The Bill Gates and Jeff Bezos investment scam
Billionaires can be a generous bunch.
On July 15th 2020, 130 high-profile Twitter accounts simultaneously turned into humanity’s savior.
It was the deal of a lifetime.
Send $1000 to Bill Gates, Jeff Bezos, Elon Musk, or Apple’s Bitcoin wallet … and they’ll send you back $2000.
Bezos was a bit of a tight arse and capped his charitable act at $50M. All tweets with this killer deal came from the official Twitter accounts of many famous people.
Turns out the deal was a hoax. Criminals had managed to get access to Twitter’s administrative tools. The total amount of stolen funds taken off innocent people is unknown.
As my grandpa used to say: If it sounds too good to be true it probably is.
The lottery of birth
On the day we’re born a certain level of luck is or isn’t granted to us.
We can be born in a beautiful place like Miami beach. Or we can be born in the slums of a 3rd world country and risk starvation.
Our parents can be kind and nurturing, or they can be monsters that physically abuse us every day when we get home from school. I think about how unfair the lottery of birth is a lot.
I got lucky to be born in Australia. My daughter, who will be born later this year, is lucky to be joining a loving family that lives in a home with heating/cooling, comfortable beds, and even an electrically reclining couch!
The unfairness of birth is often forgotten. We assume it’s our right to be born where we are. But so many don’t get that choice.

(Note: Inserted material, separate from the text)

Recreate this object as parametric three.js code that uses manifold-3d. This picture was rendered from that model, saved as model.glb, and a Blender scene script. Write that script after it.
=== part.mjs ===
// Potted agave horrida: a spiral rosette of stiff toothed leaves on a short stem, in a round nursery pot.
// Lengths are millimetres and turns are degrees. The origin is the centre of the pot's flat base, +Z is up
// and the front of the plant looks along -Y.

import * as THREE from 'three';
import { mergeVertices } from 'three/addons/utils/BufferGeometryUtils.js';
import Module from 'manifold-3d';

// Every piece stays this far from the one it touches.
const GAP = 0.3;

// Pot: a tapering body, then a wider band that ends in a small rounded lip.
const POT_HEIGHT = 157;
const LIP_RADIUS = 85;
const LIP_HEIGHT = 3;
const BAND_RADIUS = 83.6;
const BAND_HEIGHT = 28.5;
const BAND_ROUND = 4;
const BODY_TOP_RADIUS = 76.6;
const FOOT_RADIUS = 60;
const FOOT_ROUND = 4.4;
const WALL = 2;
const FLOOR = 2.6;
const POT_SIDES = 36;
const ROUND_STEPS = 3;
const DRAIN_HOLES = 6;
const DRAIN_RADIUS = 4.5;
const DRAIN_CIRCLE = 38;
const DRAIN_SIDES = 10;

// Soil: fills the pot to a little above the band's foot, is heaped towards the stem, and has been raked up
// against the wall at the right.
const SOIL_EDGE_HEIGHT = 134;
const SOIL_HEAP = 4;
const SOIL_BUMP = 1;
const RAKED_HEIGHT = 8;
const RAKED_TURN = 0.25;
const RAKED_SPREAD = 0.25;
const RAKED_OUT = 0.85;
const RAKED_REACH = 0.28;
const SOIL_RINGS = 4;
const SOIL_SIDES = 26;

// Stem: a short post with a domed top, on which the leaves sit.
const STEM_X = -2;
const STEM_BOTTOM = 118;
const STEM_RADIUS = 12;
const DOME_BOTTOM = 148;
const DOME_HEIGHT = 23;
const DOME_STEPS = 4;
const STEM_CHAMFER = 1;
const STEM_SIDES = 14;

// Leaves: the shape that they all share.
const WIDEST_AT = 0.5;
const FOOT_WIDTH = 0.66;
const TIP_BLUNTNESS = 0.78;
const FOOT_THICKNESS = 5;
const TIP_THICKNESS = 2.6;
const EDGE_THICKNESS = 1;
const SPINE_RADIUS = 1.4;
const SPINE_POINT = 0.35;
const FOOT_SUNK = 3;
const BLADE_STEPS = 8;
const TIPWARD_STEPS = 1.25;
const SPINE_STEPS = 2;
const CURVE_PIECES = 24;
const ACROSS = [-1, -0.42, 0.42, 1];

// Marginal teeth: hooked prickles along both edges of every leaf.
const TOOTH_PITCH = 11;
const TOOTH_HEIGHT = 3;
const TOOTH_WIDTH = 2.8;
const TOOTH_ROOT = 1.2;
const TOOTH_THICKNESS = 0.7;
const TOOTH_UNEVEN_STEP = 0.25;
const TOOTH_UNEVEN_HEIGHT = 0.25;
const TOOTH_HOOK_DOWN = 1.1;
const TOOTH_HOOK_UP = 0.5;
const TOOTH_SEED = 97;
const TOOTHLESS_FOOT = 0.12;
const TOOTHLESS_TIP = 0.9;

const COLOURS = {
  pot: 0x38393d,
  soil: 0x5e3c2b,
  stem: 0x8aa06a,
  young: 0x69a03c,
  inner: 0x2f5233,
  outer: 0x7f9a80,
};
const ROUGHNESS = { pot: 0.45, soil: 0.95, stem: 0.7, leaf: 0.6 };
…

They endure hardship every day because their birth lottery wasn’t as fair as another. Then there are the children who never get to be born. Who die in miscarriages or childbirth.
A work colleague experienced it. She buried her child that was born too soon in a mini-sized casket. When she returned to work she wasn’t doing so well emotionally. Then she found out her job was given to someone else during her absence and she’d have to jump back into the job market.
It didn’t break her, thankfully. No.
She became stronger. Now she’s unshakeable. I’d like to see anyone try and break her. She’d snap their arms with her tiny fingers if they tried to hurt her.
Life can be unfair. But you can even the odds a little too through courage.